Tell us about your innovation, venture or work. What are you doing that is different to others in your field? How are you pushing boundaries?

My vision is to eliminate exploitation in the garment industry. Child labour and unsafe working conditions are two problems that particularly resonate with me. I'm also passionate about the environment and I see the fashion industry as a sector that is quite wasteful but has huge potential to do things differently. Some examples of how we do things differently is through sourcing organic rain-fed cotton.

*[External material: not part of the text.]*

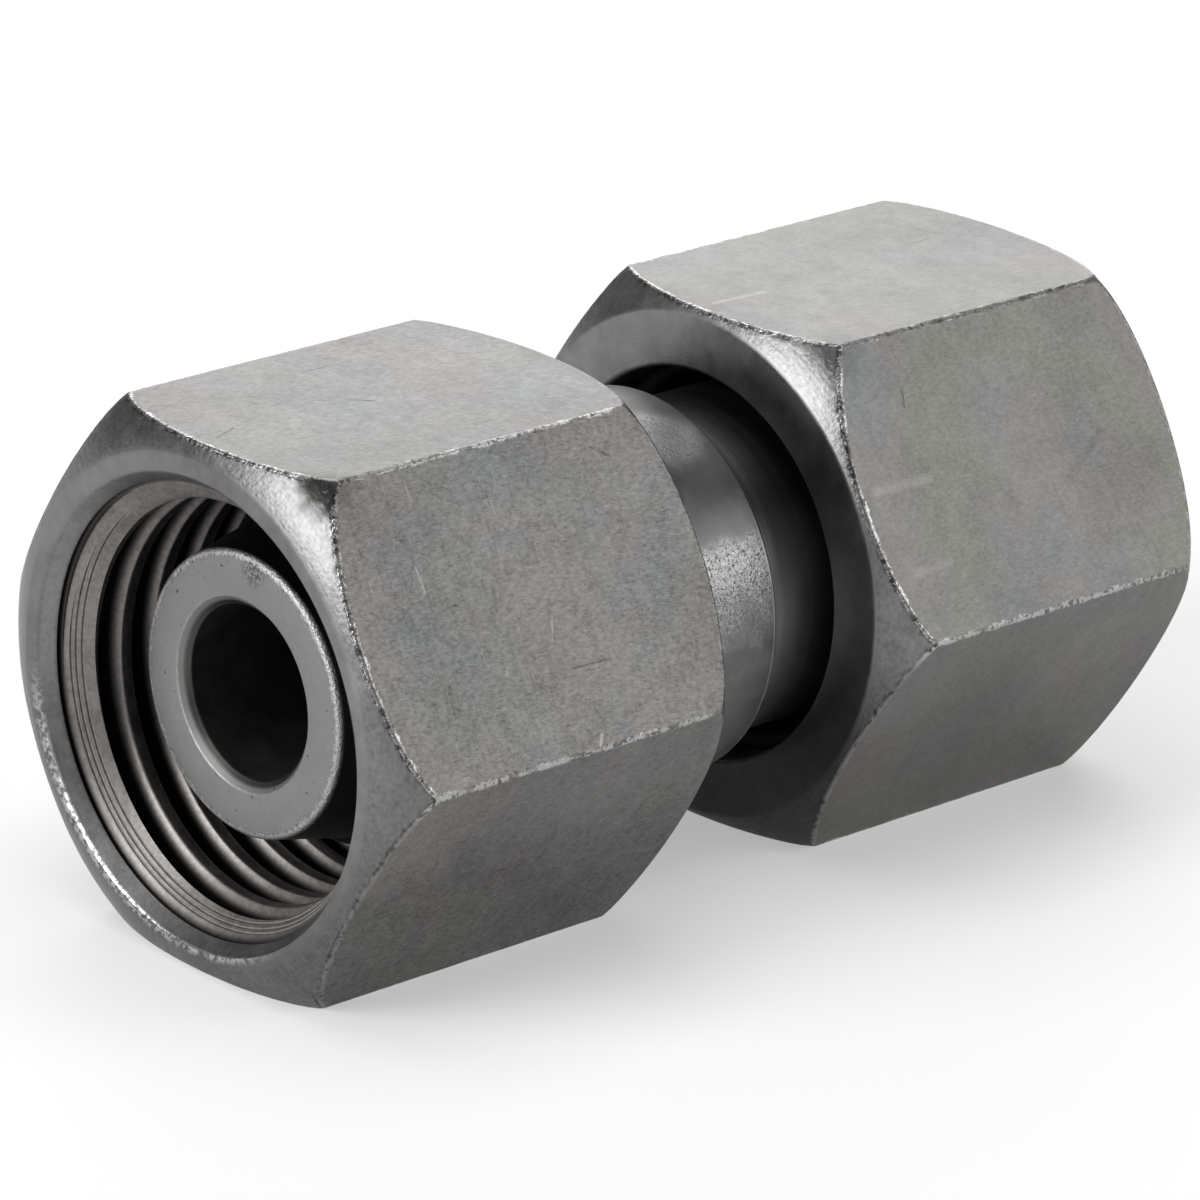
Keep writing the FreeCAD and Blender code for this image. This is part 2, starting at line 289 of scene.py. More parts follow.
# The nut as it would be turned from round bar, with its stepped bore but no thread
def nutTurning():
    length, core = nut["length"], nut["coreRadius"]
    inside = core - nut["coreSpare"]
    ringStart, ringEnd = (nut["ringMiddle"] + side * nut["ringGrooveHalf"] for side in (-1, 1))
    leadInEnd = nut["leadInStart"] + nut["leadInRadius"]
    leadIn = []
    for mark in nut["toolMarks"]:
        for aside, sink in ((1, 0), (0, nut["toolMarkDepth"]), (-1, 0)):
            radius = mark + aside * nut["toolMarkHalf"]
            leadIn.append((radius + sink, leadInEnd - radius + sink))
    points = [
        (nut["mouthRadius"], 0),
        (nut["mouthRidge"], 0),
        *chamferCurve("mouth"),
        *[(radius, length - depth) for radius, depth in reversed(chamferCurve("rear"))],
        (nut["rearRidge"], length),
        (core + nut["rearChamfer"], length),
        (core, length - nut["rearChamfer"]),
        (core, ringEnd),
        (nut["ringGrooveRadius"], ringEnd),
        (nut["ringGrooveRadius"], ringStart),
        (core, ringStart),
        (core, nut["reliefEnd"]),
        (nut["reliefRadius"], nut["reliefEnd"]),
        (nut["reliefRadius"], nut["reliefStart"]),
        (inside, nut["reliefStart"]),
        (inside, leadInEnd - inside),
        *reversed(leadIn),
        (nut["leadInRadius"], nut["leadInStart"]),
        (nut["stepRadius"] + nut["stepUndercut"], nut["stepEnd"]),
        (nut["stepRadius"], nut["mouthDepth"]),
    ]
    piece = drawOutline("nutTurning", points)
    roundCorners(piece, [
        (nut["mouthRadius"], 0, nut["mouthRound"]),
        (nut["mouthRidge"], 0, nut["ridgeRound"]),
        (nut["rearRidge"], length, nut["ridgeRound"]),
    ], segments=4)
    roundCorners(piece, [
        (core + nut["rearChamfer"], length, nut["rearRound"]),
        (core, length - nut["rearChamfer"], nut["rearRound"]),
    ], segments=2)
    spinOutline(piece, nut["turnSteps"])
    # The bore up to the relief moves off the middle, and the outside stays
    boreReach, boreEnd = nut["mouthRadius"] + 0.15, nut["reliefStart"] + 0.01
    startEdit(piece)
    selectPoints(piece, lambda point: (
        math.hypot(point.co.x, point.co.z) < boreReach and point.co.y < boreEnd
    ))
    bpy.ops.transform.translate(value=nut["boreOffset"])
    endEdit()
    return piece


# Hexagon bar with a flat on top and rounded long edges
def nutBar():
    deselectAll()
    bpy.ops.mesh.primitive_cylinder_add(
        vertices=6,
        radius=nut["acrossFlats"] / math.sqrt(3),
        depth=nut["length"] + 2 * nut["barSpare"],
        location=(0, nut["length"] / 2, 0),
        rotation=(math.pi / 2, math.pi / 6, 0),
    )
    bar = bpy.context.active_object
    bpy.ops.object.transform_apply(location=True, rotation=True, scale=True)
    startEdit(bar)
    selectEdges(bar, lambda edge: all(abs(face.normal.y) < 0.5 for face in edge.link_faces))
    bpy.ops.mesh.bevel(offset=nut["longEdgeRound"], segments=4, affect="EDGES", clamp_overlap=False)
    endEdit()
    tidyMesh(bar)
    return bar


# The solid that fills the threaded bore: one pitch of the outline, turned into a right-hand screw
def nutThreadSolid():
    pitch, crest, root = nut["pitch"], nut["crestWidth"], nut["rootWidth"]
    flank = (pitch - crest - root) / 2
    core, outer = nut["coreRadius"], nut["threadRadius"]
    points = [
        (core, 0),
        (core, crest / 2),
        (outer, crest / 2 + flank),
        (outer, crest / 2 + flank + root),
        (core, pitch - crest / 2),
        (core, pitch),
    ]
    piece = drawOutline("threadSolid", points, closed=False)
    roundCorners(piece, [(*points[1], nut["crestRound"]), (*points[4], nut["crestRound"])], segments=3)
    endEdit()
    steps, spareTurns = nut["threadSteps"], nut["spareTurns"]
    turns = math.ceil(nut["reliefEnd"] / pitch) + 1 + spareTurns
    applyModifier(
        piece, "SCREW", axis="Y", angle=fullTurn, screw_offset=pitch, iterations=turns,
        steps=steps, render_steps=steps, use_merge_vertices=True, merge_threshold=nut["screwWeld"],
    )
    startEdit(piece)
    bpy.ops.mesh.select_all(action="SELECT")
    offset = Vector(nut["boreOffset"]) - Vector((0, (spareTurns + nut["threadPhase"]) * pitch, 0))
    bpy.ops.transform.translate(value=offset)
    bpy.ops.mesh.remove_doubles(threshold=nut["screwWeld"])
    start = (nut["mouthDepth"] + nut["stepEnd"]) / 2
    end = (nut["reliefStart"] + nut["reliefEnd"]) / 2
    for station, outwards in ((start, -1), (end, 1)):
        bpy.ops.mesh.select_all(action="SELECT")
        bpy.ops.mesh.bisect(plane_co=(0, station, 0), plane_no=(0, outwards, 0),
                            use_fill=True, clear_outer=True)
    endEdit()
    tidyMesh(piece, nut["screwWeld"])
    return piece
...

Over the last 12 months we've saved over 7 million litres of water by simply choosing to source our cotton in this way.

What draws you to operate out of Aotearoa?

I was born in NZ and while I've lived overseas and continue to travel for my job, I'm always drawn back. New Zealand has a beautiful Mana about it that you can’t find anywhere else.

Can you tell us a bit about the process of applying for the Global Impact Visa through the Edmund Hillary Fellowship? What drew you to apply for this, as a native Kiwi?

I was drawn to apply for this programme to be part of an international community of people that has roots or ties to NZ. Starting a business is challenging and being able to share these experiences with others and learn from what they have done is extremely valuable and helpful. I've been given so much support while starting my business, which has helped me grow an awesome local network that I hope to share with international fellows. I think that the Edmund Hillary Fellowship could create a really interesting ecosystem of people pushing the envelope in a wide range of sectors, but who can still connect on important common ground.

What do you find inspiring about New Zealand?

I'm always inspired by nature and I love the hikes and natural landscapes that NZ has to offer. We haven't always protected our environment to the best of our abilities but I'm inspired by people that are working in this space to make improvements and ensure that what we do have is around for future generations to enjoy.

With your exposure to people doing interesting things all around the world, what has been the most surprising thing about New Zealand’s innovation and entrepreneurship ecosystem?

Sometimes when I look at how Kiwis manage to perform internationally, I start to think of NZ as this big international hotbed for business. Other times, you realise just how small and interconnected everyone and everything is in NZ. It’s a bit of both. Which I think makes for a perfect mix if you’re a company with a strong vision and the attitude to grow.

What would you say to other entrepreneurs or investors thinking about building or supporting startups in New Zealand?

I would highly recommend it, it's a supportive and collaborative community already, but initiatives like Edmund Hillary Fellowship are only going to continue to support and foster this. I hope that programmes like the EHF start to take off and help more New Zealand startups reach their potential.

Tell us about a couple of people who have helped shape the journey you are on right now?

Laurie Foon, a pioneer in ethical fashion has been a huge supporter for me. David Clearwater has been a mentor pretty much from the beginning of our business journey and continues to help and challenge me to ensure that each decision we make is maximising our impact. Hannah Ross-McAlpine is the person at the end of the phone to share highs and lows with. She helps me to outline and navigate our strategic direction and mull over and analyse any crazy idea or crisis that comes along.

What do you think the future holds for you and your work in New Zealand?

I think opportunities like the Edmund Hillary Fellowship will help define this future for myself and Little Yellow Bird.